The second speaker was Kitty McKinley, a Christian who founded Challenge2000, a youth development organisation in Wellington. She spoke about the different aspects that make up a person, and the importance of considering each part: body (taha tinana), spirituality (taha wairua), family (taha whānau) and mental health (taha hinengaro). She also mentioned the four purposes of adolescence: establishing identity, body image, finding who they fit in with and independence. She stated that young people can only be themselves, which is problematic when they compare themselves with others on social media. Kitty emphasised the importance to ‘commit to real relationships’ in person and that ‘emotion and imagination and creativity are equally important’ for young people.
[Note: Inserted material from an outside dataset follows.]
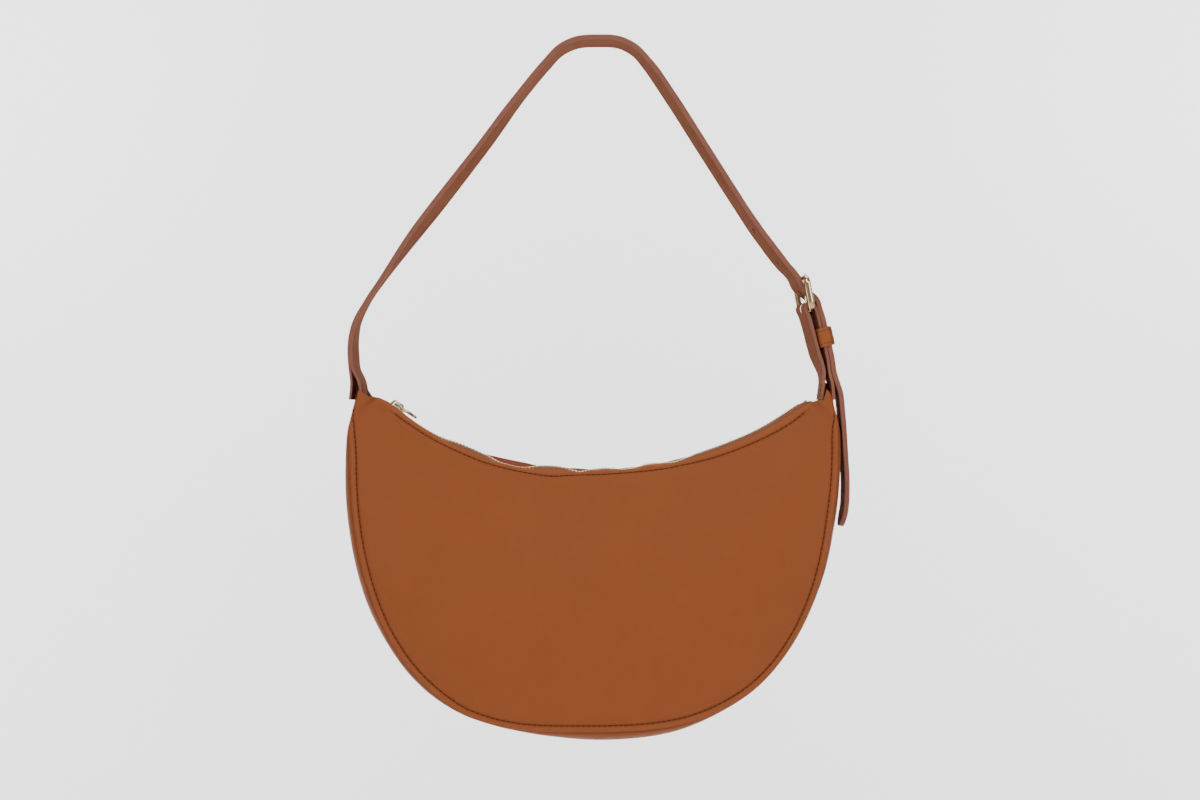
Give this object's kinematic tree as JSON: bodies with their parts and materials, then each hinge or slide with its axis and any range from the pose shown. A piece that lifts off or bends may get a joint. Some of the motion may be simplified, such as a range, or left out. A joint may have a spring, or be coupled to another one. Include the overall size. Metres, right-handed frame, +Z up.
{
  "type": "half moon shoulder bag",
  "caption": "Half moon shoulder bag in smooth tan leather with a curved zip mouth, hanging from a buckled shoulder strap.",
  "frame": {"origin": "underside of the strap at its top, where the strap lies on a hook or a shoulder", "axes": "+Z up, +X to the side of the buckle, -Y to the front"},
  "size_m": [0.3056, 0.0556, 0.4269],
  "materials": {
    "leather": "smooth, fine grain",
    "strap_leather": "smooth, with painted edges",
    "keeper_leather": "smooth",
    "lining": "plain cloth",
    "tape": "woven tape",
    "gold_metal": "polished pale gold plating"
  },
  "bodies": {
    "bag": {"front_panel": "leather", "back_panel": "leather", "gusset": "leather", "lining_front": "lining", "lining_back": "lining", "lining_gusset": "lining", "zip_tape_front": "tape", "zip_tape_back": "tape", "zip_teeth_front": "gold_metal", "zip_teeth_back": "gold_metal", "zip_top_stops": "gold_metal", "zip_bottom_stop": "gold_metal", "strap_outer": "strap_leather", "strap_inner": "strap_leather", "buckle_chape": "strap_leather"},
    "slider": {"zip_slider": "gold_metal"},
    "pull": {"zip_pull": "gold_metal"},
    "buckle": {"buckle_frame": "gold_metal"},
    "prong": {"buckle_prong": "gold_metal"},
    "keeper": {"keeper_loop": "keeper_leather"}
  },
  "joints": [
    {"name": "zip_run", "type": "hinge", "parent": "bag", "child": "slider", "pos_m": [-0.0035, 0, -0.04001], "axis": [0, -1, 0], "range_deg": [0, 67], "deforming": ["zip_teeth_front", "zip_teeth_back"]},
    {"name": "pull_swing", "type": "hinge", "parent": "slider", "child": "pull", "pos_m": [-0.12345, 0, -0.22013], "axis": [0, -1, 0], "range_deg": [0, 150]},
    {"name": "buckle_tilt", "type": "hinge", "parent": "bag", "child": "buckle", "pos_m": [0.127, 0, -0.1621], "axis": [-0.1736, 0.9848, 0], "range_deg": [0, 2]},
    {"name": "prong_lift", "type": "hinge", "parent": "buckle", "child": "prong", "pos_m": [0.127, 0, -0.1621], "axis": [-0.1736, 0.9848, 0], "range_deg": [0, 1.5]},
    {"name": "keeper_slide", "type": "slide", "parent": "bag", "child": "keeper", "axis": [0.2299, 0.0405, -0.9724], "range_m": [-0.004, 0.006]}
  ]
}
The last speaker was Rafat Najm, a Muslim who is a chaplain at the Auckland University of Technology’s Mosque. He spoke about present time as the ‘age of overwhelming’, in that we have so much information at our fingertips. He further said there are three main connections we have: connection to the creator, connection to the self and connection to everything else. Despite young people being in constant connection, he said ‘connection without presence is not a connection’. Similar to the other speakers, he emphasised that youth struggle with identity as they are still discovering who they are. He recommended creating ‘practical connection’, through ‘interactive and attractive events’.

The Q&A questions asked were whether young people take less responsibility now; how to support young people as a youth worker, and what each speaker thinks someone from their religious teachings would say about technology.

Dave Moskovitz from The Abrahamic Council said of the discussion, ‘where social media encourages us to compete for the benefit to ourselves, our religions encourage us to cooperate for the good of all’. The event was an insightful discussion about how people from different religious backgrounds can work together to best support young people in our ever-changing technological society.